What does the future of marketing operations look like with AI? The future of MarOps is a team that governs a continuous, always-on performance system rather than executing campaigns in batch cycles. MarOps leaders will manage AI agents the way an air traffic controller manages planes: monitoring, adjusting, and intervening when something breaks. The function becomes the central nervous system of go-to-market.

What skills do marketing operations leaders need in an AI world? Technical skills still matter, especially the ability to troubleshoot when agents fail or produce bad outputs. But the higher-order skill is judgment: knowing what data to trust, what questions to ask, what recommendations to act on, and what decisions the business should make.

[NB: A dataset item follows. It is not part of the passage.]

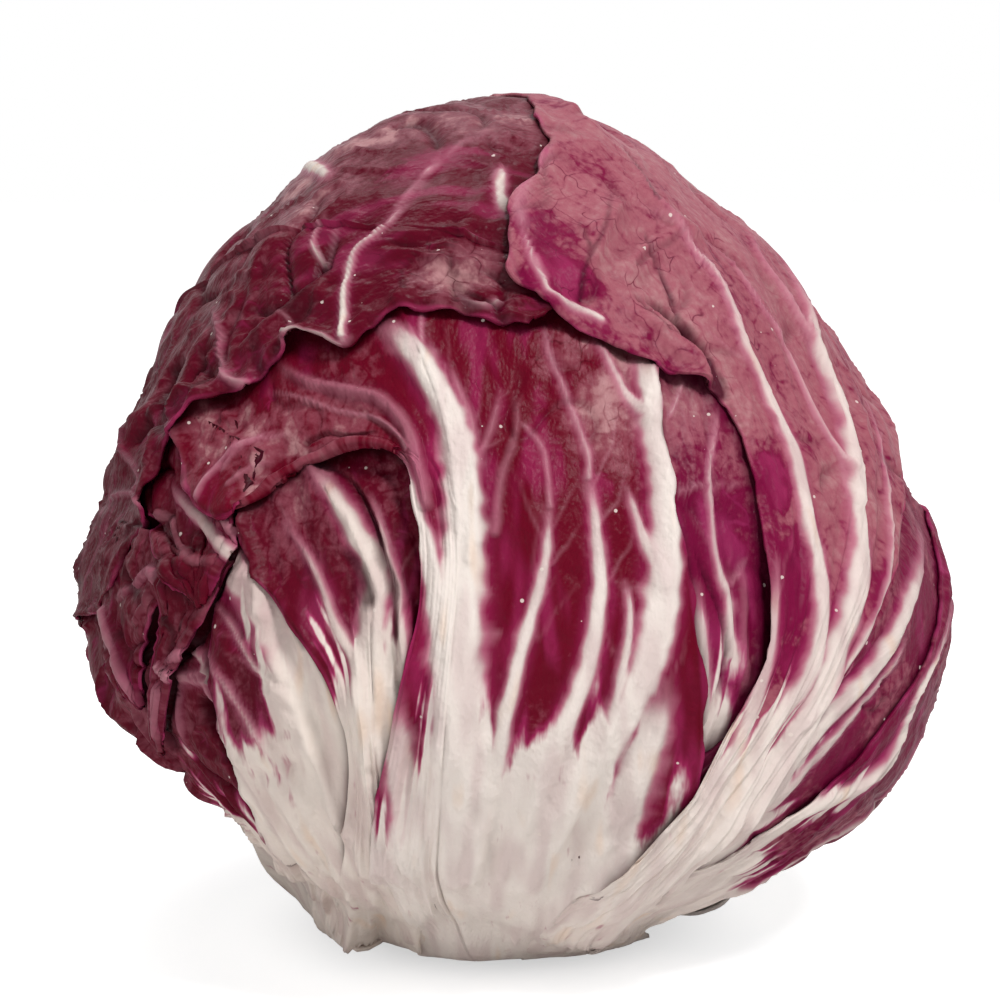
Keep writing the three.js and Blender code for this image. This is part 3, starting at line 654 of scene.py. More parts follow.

That judgment cannot be automated and is increasingly the primary value a MarOps leader brings.

How should marketing operations teams prepare for AI? Start by identifying which execution tasks can move to AI agents today. Then take the time back and use it to redesign how marketing works: what workflows need to be rebuilt, what reporting needs to shift from reactive to real-time, and where MarOps can deliver strategic value to the CMO and the broader business. Take the blank sheet of paper and design marketing operations from scratch for an AI-driven world.